Het hof dient opnieuw te beoordelen of er sprake is van disfunctioneren als gevolg van ziekte of gebrek waarbij óók acht wordt geslagen op het rapport van de neuropsycholoog van oktober 2017. Het hof stelt vast dat tussen partijen niet in geschil is dat werknemer na de subarachnoïdale bloeding meer dan voorheen kampte met vermoeidheids- en concentratieklachten. Het neuropsychologisch onderzoek uit 2011 toonde verminderde prestaties op het gebied van geheugen, executieve functies en sociale cognitie.

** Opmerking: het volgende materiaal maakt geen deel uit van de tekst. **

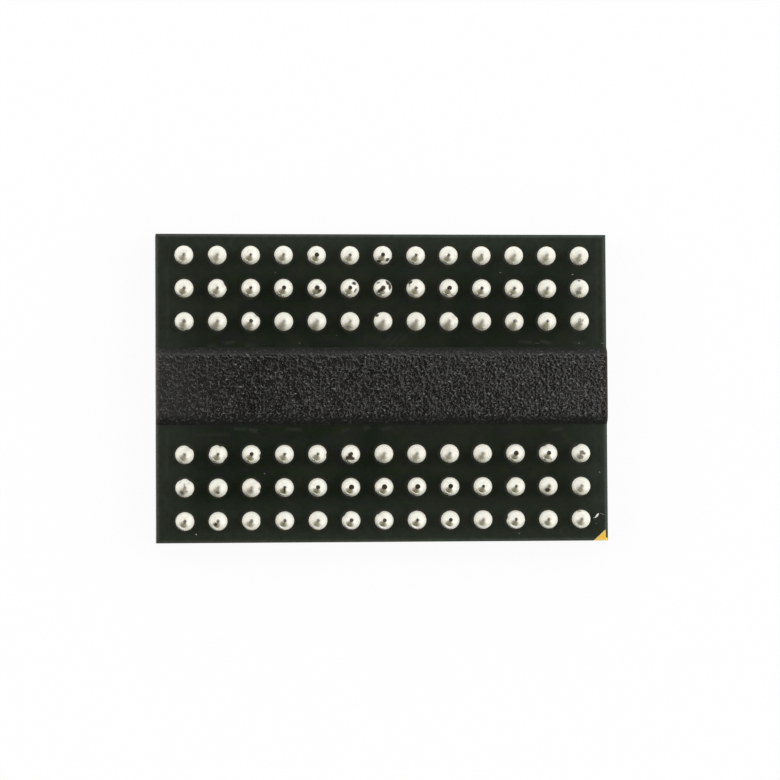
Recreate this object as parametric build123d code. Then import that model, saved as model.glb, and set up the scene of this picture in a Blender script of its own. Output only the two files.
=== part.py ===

Met de klachten van werknemer werd ook daadwerkelijk rekening gehouden bij de uitoefening van zijn functie. Voorts is niet in geschil dat de deskaccountmanagers ook conversiegesprekken gingen voeren en dat de targets werden verhoogd. Dat werknemer moeite had met deze belasting en dat die moeite met name kwam door vermoeidheids- en concentratieproblemen blijkt onder meer uit een e-mail van 23 september 2015 van zijn leidinggevende. Bevestiging voor het verband tussen het disfunctioneren en de gevolgen van de subarachnoïdale bloeding vindt het hof ook in het schriftelijk bericht van neurochirurg. Het hof wordt verder gesterkt in de overtuiging dat sprake is van een dergelijk verband door de brief van neurochirurg van 22 juni 2017, alsook door de inhoud van het arbeidsdeskundig rapport van 10 april 2018. Het hof volgt Achmea niet in haar standpunt dat het neuropsychologisch rapport van oktober 2017 enkel een momentopname is en niets zegt over ziekte of gebreken ten tijde van het verbetertraject. Werknemer heeft voldoende onderbouwd dat zijn disfunctioneren het gevolg was van ziekte of gebreken. Het hof is dan ook van oordeel dat er sprake is van disfunctioneren als gevolg van ziekte of gebreken. Dit betekent dat de kantonrechter ten onrechte de arbeidsovereenkomst op grond van artikel 7:669 lid 3 aanhef en onder d BW heeft ontbonden. Aan werknemer wordt een billijke vergoeding toegekend.